Adam Engst  An apple icon for a TidBITS Staffer 2012-02-21 06:16
Yep! I like iStat Menus too, on my Mac Pro with big screens, but I don't have enough menubar space on my MacBook for it.
iStat now has an option to have rarely used menus as a sub-menu, so they don't take up menu bar space. You can get everything under a single 20px icon if you want.
Adam Engst  An apple icon for a TidBITS Staffer 2012-02-22 13:22
Ah, looks like that's a new feature in iStat Menus 3.0, and I'm still using 2.0. Good to know.
Nello Lucchesi  An apple icon for a TidBITS Contributor 2012-02-20 19:53
Rather than syncing bookmarks to iCloud, try Xmarks (
Adam Engst  An apple icon for a TidBITS Staffer 2012-02-21 06:15
I decided not to muddy the article with that detail. I in fact was using Xmarks for Safari, and it was complaining constantly of bookmarks being out of sync and having to download a new set. So, I can't prove anything at all, which is why I didn't include it, but it's possible the problem was in fact started by Xmarks corrupting the bookmark file.

Uninstalling Xmarks didn't help the performance issues, though.
Lance Rosenthal  2012-02-21 05:54
It's funny. I always assume that when I have a slowdown on my mac, that I've done something wrong.
For example, when I use evernote, there always seems to be keyboard lag. So, I google keyboard lag and come up with issues with the ipad, not mbp or imac. So I assume it's my fault.
So, on of the hardest things is to determine if it's a software issue or an issue of my unique situation.

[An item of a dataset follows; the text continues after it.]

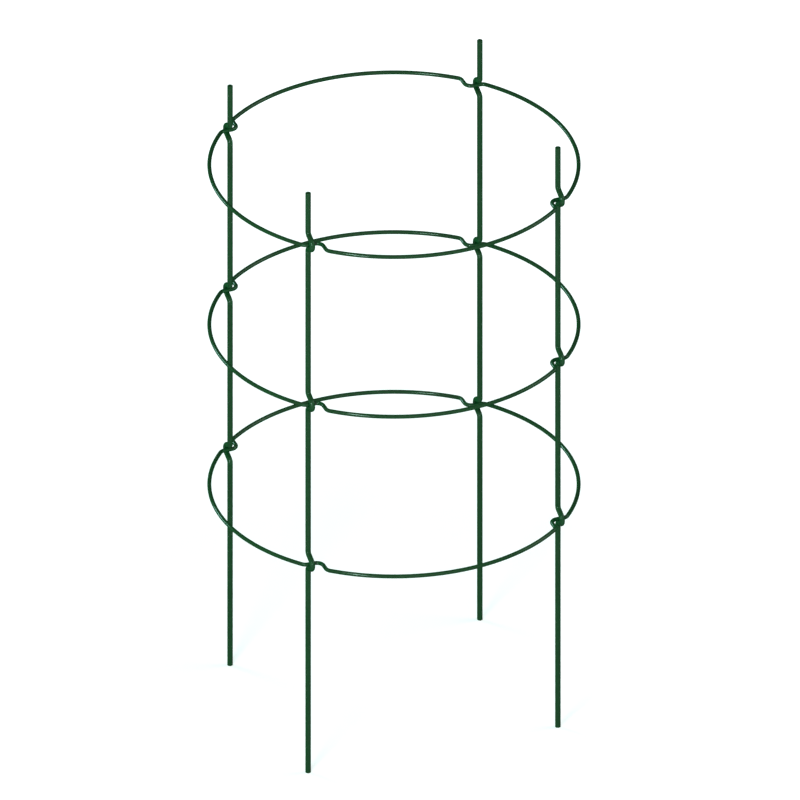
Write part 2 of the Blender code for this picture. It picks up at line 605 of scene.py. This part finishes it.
def remap(tree, value, low, high, new_low=0.0, new_high=1.0):
    """A value spread from one range to another, and clamped."""
    spread = node(tree, "ShaderNodeMapRange", clamp=True)
    for name, number in (
        ("From Min", low), ("From Max", high), ("To Min", new_low), ("To Max", new_high)
    ):
        spread.inputs[name].default_value = number
    tree.links.new(value, spread.inputs["Value"])
    return spread.outputs["Result"]


def combine(tree, operation, first, second):
    """Two values, sockets or numbers, put through one Math node."""
    made = node(tree, "ShaderNodeMath", operation=operation)
    for socket, value in zip(made.inputs, (first, second)):
        if isinstance(value, (int, float)):
            socket.default_value = value
        else:
            tree.links.new(value, socket)
    return made.outputs[0]


def mottle_group():
    """Soft lighter and deeper stretches of the coat, as a mask."""
    tree, given, wanted = group_tree("Coat Mottle", ["Frequency"], ["Mask"])
    broad = wire_texture(tree, given.outputs["Frequency"], MOTTLE_STRETCH, MOTTLE_DETAIL)
    cloud_frequency = combine(tree, "MULTIPLY", given.outputs["Frequency"], CLOUD_FINENESS)
    clouds = wire_texture(tree, cloud_frequency, CLOUD_STRETCH, CLOUD_DETAIL)
    both = combine(
        tree, "ADD", combine(tree, "MULTIPLY", broad, MOTTLE_WEIGHT),
        combine(tree, "MULTIPLY", clouds, CLOUD_WEIGHT))
    tree.links.new(remap(tree, both, *MOTTLE_RANGE), wanted.inputs["Mask"])
    return tree


def skin_group():
    """The coat's fine skin: its height, and its waves, lines and specks as masks."""
    tree, given, wanted = group_tree(
        "Coat Skin", ["Frequency", "Height"], ["Height", "Waves", "Lines", "Specks"])
    frequency = given.outputs["Frequency"]
    waves = wire_texture(tree, frequency, WAVE_STRETCH, WAVE_DETAIL)
    line_frequency = combine(tree, "MULTIPLY", frequency, LINE_FINENESS)
    lines = wire_texture(tree, line_frequency, LINE_STRETCH, LINE_DETAIL)
    speck_frequency = combine(tree, "MULTIPLY", frequency, SPECK_FINENESS)
    grains = wire_texture(tree, speck_frequency, SPECK_STRETCH, SPECK_DETAIL)
    specks = remap(tree, grains, *SPECK_RANGE)
    rough = combine(tree, "ADD", waves, combine(tree, "MULTIPLY", lines, LINE_HEIGHT))
    pitted = combine(tree, "SUBTRACT", rough, combine(tree, "MULTIPLY", specks, SPECK_DEPTH))
    height = combine(tree, "MULTIPLY", pitted, given.outputs["Height"])
    tree.links.new(height, wanted.inputs["Height"])
    tree.links.new(remap(tree, waves, *WAVE_RANGE), wanted.inputs["Waves"])
    tree.links.new(remap(tree, lines, *LINE_RANGE), wanted.inputs["Lines"])
    tree.links.new(specks, wanted.inputs["Specks"])
    return tree


def marks_group():
    """Where a bend stretches the coat and gets a painted highlight, and where wires rub, as masks
    with broken edges.
    """
    tree, given, wanted = group_tree("Coat Marks", ["Frequency"], ["Bend", "Rub"])
    broken = wire_texture(tree, given.outputs["Frequency"], MARK_STRETCH, MARK_DETAIL)
    for layer, output in ((BEND_LAYER, "Bend"), (RUB_LAYER, "Rub")):
        amount = node(tree, "ShaderNodeAttribute", attribute_name=layer)
        added = combine(tree, "ADD", amount.outputs["Fac"], broken)
        ragged = combine(tree, "SUBTRACT", added, MARK_MIDDLE)
        tree.links.new(remap(tree, ragged, *MARK_RANGE), wanted.inputs[output])
    return tree


def tinted(tree, mask, first, second):
    """One colour turning into another by a mask; each is a socket or three numbers."""
    mix = node(tree, "ShaderNodeMix", data_type="RGBA")
    tree.links.new(mask, mix.inputs["Factor"])
    for name, value in (("A", first), ("B", second)):
        socket = next(s for s in mix.inputs if s.name == name and s.type == "RGBA")
        if isinstance(value, bpy.types.NodeSocket):
            tree.links.new(value, socket)
        else:
            socket.default_value = (*value, 1.0)
    return next(s for s in mix.outputs if s.type == "RGBA")


def placed_group(tree, group, **values):
    """A node group placed in a tree, with values for its inputs."""
    made = node(tree, "ShaderNodeGroup", node_tree=group)
    for name, value in values.items():
        made.inputs[name].default_value = value
    return made


def coat_material(name, finish):
    """The dark green plastic coat, with a fine skin, soft mottling, bends lightened partly by a
    painted highlight, and a weak, tight gloss.
    """
    material = bpy.data.materials.new(name)
    material.use_nodes = True
    material.diffuse_color = (*finish.colour, 1.0)
    tree = material.node_tree
    shader = tree.nodes["Principled BSDF"]
    shader.inputs["Metallic"].default_value = 0.0
    shader.inputs["Specular IOR Level"].default_value = finish.body_gloss
    shader.inputs["Coat IOR"].default_value = finish.gloss_index
    shader.inputs["Coat Roughness"].default_value = finish.gloss_roughness

    groups = bpy.data.node_groups
    mottle = placed_group(
        tree, groups.get("Coat Mottle") or mottle_group(), Frequency=1 / finish.mottle_size)
    skin = placed_group(
        tree, groups.get("Coat Skin") or skin_group(),
        Frequency=1 / finish.peel_size, Height=finish.peel_height)
    marks = placed_group(
        tree, groups.get("Coat Marks") or marks_group(), Frequency=MARK_FREQUENCY)

    coat = tinted(tree, mottle.outputs["Mask"], finish.deep, finish.colour)
    # Lines, specks and rubbing lighten the coat. The bend mask lightens it partly for the
    # stretched coat and partly as a painted highlight on the bends.
    for mask, share in (
        (skin.outputs["Lines"], finish.line_share),
        (skin.outputs["Specks"], finish.speck_share),
        (marks.outputs["Bend"], finish.bend_stretch_and_sheen_share),
        (marks.outputs["Rub"], finish.rub_share),
    ):
        coat = tinted(tree, combine(tree, "MULTIPLY", mask, share), coat, finish.lighter_and_sheen)
    tree.links.new(coat, shader.inputs["Base Color"])

    dull = remap(
        tree, mottle.outputs["Mask"], 0.0, 1.0,
        finish.roughness + finish.roughness_spread, finish.roughness)
    for mask, added in (
        (skin.outputs["Lines"], finish.line_roughness),
        (marks.outputs["Rub"], finish.rub_roughness),
    ):
        dull = combine(tree, "ADD", dull, combine(tree, "MULTIPLY", mask, added))
    tree.links.new(dull, shader.inputs["Roughness"])

    edge = node(tree, "ShaderNodeLayerWeight", Blend=EDGE_BLEND)
    gloss = remap(
        tree, edge.outputs["Facing"], 0.0, 1.0, finish.gloss, finish.gloss * finish.edge_gloss)
    for mask, loss in (
        (skin.outputs["Waves"], finish.wave_dullness),
        (skin.outputs["Lines"], finish.line_dullness),
        (marks.outputs["Rub"], finish.rub_dullness),
    ):
        gloss = combine(tree, "MULTIPLY", remap(tree, mask, 0.0, 1.0, 1.0, 1.0 - loss), gloss)
    tree.links.new(gloss, shader.inputs["Coat Weight"])

    bump = node(tree, "ShaderNodeBump", Strength=1.0, Distance=1.0)
    tree.links.new(skin.outputs["Height"], bump.inputs["Height"])
    tree.links.new(bump.outputs["Normal"], shader.inputs["Normal"])
    return material


def dress(piece, body, material):
    """Give a wire its coat, and let it stand for the frame's wire on its body."""
    piece.data.materials.append(material)
    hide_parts(body)
    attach(piece, body)


class PLANTSUPPORT_OT_rings(Operator):
    """Build the three rings, each a closed wire with four straight pockets"""

    bl_idname = "plantsupport.rings"
    bl_label = "Rings"

    def execute(self, context):
        form = context.scene.plantsupport_form
        coat = coat_material("ring_coat", context.scene.plantsupport_ring_coat)
        for ring, height in zip(RINGS, RING_HEIGHTS):
            path = [Vector((x, y, height)) for x, y in ring_outline(form)]
            piece = sweep_wire(
                ring + "_wire", path, Vector((0, 0, 1)), RING_WIRE, form.ring_sides, True,
                form.ring_bend, form, ring_rub)
            dress(piece, ring, coat)
        return {"FINISHED"}


class PLANTSUPPORT_OT_stakes(Operator):
    """Build the four stakes, each a wire with three kinks and square-cut ends"""

    bl_idname = "plantsupport.stakes"
    bl_label = "Stakes"

    def execute(self, context):
        form = context.scene.plantsupport_form
        coat = coat_material("stake_coat", context.scene.plantsupport_stake_coat)
        for stake in STAKES:
            low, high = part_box(stake)
            side_x = math.copysign(1, low.x)
            side_y = math.copysign(1, low.y)
            path = stake_path(form, side_x, side_y, low.z, high.z)
            piece = sweep_wire(
                stake + "_wire", path, Vector((1, 0, 0)), STAKE_WIRE, form.stake_sides, False,
                form.stake_bend, form, stake_rub)
            dress(piece, stake, coat)
        return {"FINISHED"}


def towards(azimuth, elevation):
    """The direction from the support to a place round it; azimuth 0 is the front."""
    return Vector((
        math.sin(azimuth) * math.cos(elevation),
        -math.cos(azimuth) * math.cos(elevation),
        math.sin(elevation)))


def make_camera(studio):
    """A parallel view from the picture's side, framed by where the bottom ring is in it."""
    back = towards(studio.view_azimuth, studio.view_elevation)
    turn = back.to_track_quat("Z", "Y")
    right = turn @ Vector((1, 0, 0))
    up = turn @ Vector((0, 1, 0))
    middle = PICTURE_PIXELS / 2
    aim = Vector((0, 0, RING_HEIGHTS[0]))
    aim += right * ((middle - RING_CENTRE_PIXEL[0]) * studio.pixel_size)
    aim += up * ((RING_CENTRE_PIXEL[1] - middle) * studio.pixel_size)
    camera = bpy.data.cameras.new("camera")
    camera.type = "ORTHO"
    camera.ortho_scale = PICTURE_PIXELS * studio.pixel_size
    holder = bpy.data.objects.new("camera", camera)
    holder.rotation_mode = "QUATERNION"
    holder.rotation_quaternion = turn
    holder.location = aim + back * CAMERA_DISTANCE
    bpy.context.scene.collection.objects.link(holder)
    bpy.context.scene.camera = holder


def make_lamp(name, place, power, colour=WHITE):
    """A soft lamp that faces the middle of the support."""
    lamp = bpy.data.lights.new(name, "AREA")
    lamp.shape = "RECTANGLE"
    lamp.size = place.width
    lamp.size_y = place.height
    lamp.energy = power
    lamp.color = colour
    holder = bpy.data.objects.new(name, lamp)
    back = towards(math.radians(place.azimuth), math.radians(place.elevation))
    middle = Vector((0, 0, sum(corner.z for corner in CAD_BOX) / 2))
    lean = Quaternion((0, 0, 1), math.radians(place.lean))
    holder.location = middle + back * place.distance
    holder.rotation_mode = "QUATERNION"
    holder.rotation_quaternion = back.to_track_quat("Z", "Y") @ lean
    bpy.context.scene.collection.objects.link(holder)


def seen_directly(tree):
    """1 for what the camera sees itself, in a gloss or through glass, 0 for other light."""
    path = node(tree, "ShaderNodeLightPath")
    seen = combine(tree, "MAXIMUM", path.outputs["Is Camera Ray"], path.outputs["Is Glossy Ray"])
    return combine(tree, "MAXIMUM", seen, path.outputs["Is Transmission Ray"])


def make_world(sky_level):
    """White to look at, and a weak even light otherwise."""
    world = bpy.data.worlds.new("studio")
    world.use_nodes = True
    tree = world.node_tree
    background = tree.nodes["Background"]
    background.inputs["Color"].default_value = (*WHITE, 1.0)
    level = remap(tree, seen_directly(tree), 0.0, 1.0, sky_level, 1.0)
    tree.links.new(level, background.inputs["Strength"])
    bpy.context.scene.world = world


def floor_material(studio):
    """A pale matt floor whose glow makes it white, and fully so away from the support."""
    material = bpy.data.materials.new("studio_floor")
    material.use_nodes = True
    tree = material.node_tree
    shader = tree.nodes["Principled BSDF"]
    shader.inputs["Base Color"].default_value = (*studio.floor_colour, 1.0)
    shader.inputs["Roughness"].default_value = FLOOR_ROUGHNESS
    shader.inputs["Specular IOR Level"].default_value = FLOOR_SPECULAR
    shader.inputs["Emission Color"].default_value = (*WHITE, 1.0)
    place = node(tree, "ShaderNodeTexCoord")
    distance = node(tree, "ShaderNodeVectorMath", operation="LENGTH")
    tree.links.new(place.outputs["Object"], distance.inputs[0])
    glow = remap(
        tree, distance.outputs["Value"], GLOW_START, GLOW_END, studio.floor_glow, 1.0)
    seen_glow = combine(tree, "MULTIPLY", glow, seen_directly(tree))
    tree.links.new(seen_glow, shader.inputs["Emission Strength"])
    return material


class PLANTSUPPORT_OT_stage(Operator):
    """Build the pale floor, the white surroundings, the soft lamps and the camera"""

    bl_idname = "plantsupport.stage"
    bl_label = "Stage"

    def execute(self, context):
        studio = context.scene.plantsupport_studio
        mesh = bpy.data.meshes.new("floor")
        build = bmesh.new()
        bmesh.ops.create_circle(
            build, cap_ends=True, segments=FLOOR_SIDES, radius=studio.floor_radius)
        build.to_mesh(mesh)
        build.free()
        floor = bpy.data.objects.new("floor", mesh)
        floor.location.z = -FLOOR_DROP
        floor.data.materials.append(floor_material(studio))
        context.scene.collection.objects.link(floor)

        make_world(studio.sky_level)
        make_lamp("front", FRONT_LAMP, studio.front_power)
        make_lamp("key", KEY_LAMP, studio.key_power, studio.key_colour)
        make_lamp("rim", RIM_LAMP, studio.rim_power, studio.rim_colour)
        make_lamp("fill", FILL_LAMP, studio.fill_power)
        make_camera(studio)
        context.scene.view_settings.view_transform = "Standard"
        return {"FINISHED"}


class PLANTSUPPORT_PT_panel(Panel):
    """Lists the operators and the values they use"""

    bl_label = "Plant Support"
    bl_space_type = "VIEW_3D"
    bl_region_type = "UI"
    bl_category = "Plant Support"

    def draw(self, context):
        layout = self.layout
        for operator in OPERATORS:
            layout.operator(operator.bl_idname)
        for group in SETTINGS:
            box = layout.box()
            values = getattr(context.scene, group)
            for name in values.bl_rna.properties.keys():
                if name not in ("rna_type", "name"):
                    box.prop(values, name)


OPERATORS = (PLANTSUPPORT_OT_rings, PLANTSUPPORT_OT_stakes, PLANTSUPPORT_OT_stage)
SETTINGS = {
    "plantsupport_form": WireForm,
    "plantsupport_ring_coat": CoatFinish,
    "plantsupport_stake_coat": CoatFinish,
    "plantsupport_studio": Studio,
}
CLASSES = (WireForm, CoatFinish, Studio, *OPERATORS, PLANTSUPPORT_PT_panel)


def register():
    for cls in CLASSES:
        bpy.utils.register_class(cls)
    for name, group in SETTINGS.items():
        setattr(bpy.types.Scene, name, PointerProperty(type=group))


def unregister():
    for name in SETTINGS:
        delattr(bpy.types.Scene, name)
    for cls in reversed(CLASSES):
        bpy.utils.unregister_class(cls)


def main():
    register()
    bpy.ops.plantsupport.rings()
    bpy.ops.plantsupport.stakes()
    bpy.ops.plantsupport.stage()


if __name__ == "__main__":
    main()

Adam Engst  An apple icon for a TidBITS Staffer 2012-02-21 06:14
Interesting! Let me build up your self-esteem - most performance-related problems are not related to you doing anything wrong. :-) It's possible that they're caused by something you're doing (like running Firefox) but there's very little you can do "wrong" that will cause problems. The operating system should either handle or disallow such user actions.
Lewis Butler  2012-02-21 09:09
We recently replaced the battery on the MBP because 2) it said service battery and 2) we were only getting 2-2.5 hours out of it when my wife used to use it for an 8 hour class one Saturday a month. The battery life is now only 2.5-2.75 hours, so I'm not that pleased with the replacement battery.

How much battery life are you getting now?
Adam Engst  An apple icon for a TidBITS Staffer 2012-02-21 11:23
My MacBook was almost 3 years old, and I doubt I was getting much more than 1 hour on the old battery. The new one can estimate as much as 4 hours, though I've only had it a short time and don't really know how long it might go in ideal conditions. I relatively seldom use it in situations where I can't plug in, so I don't do things to reduce power usage in normal working conditions.
Andrew James  2012-02-21 17:32
My two cents on this discussion is that whenever I set up an account, my first thing to do is configure Activity Monitor to start at login (hidden checked) with the dock icon configured to show CPU usage history. Most of the time, the icon is almost all black so if something hogs CPU, I will notice the increase of green.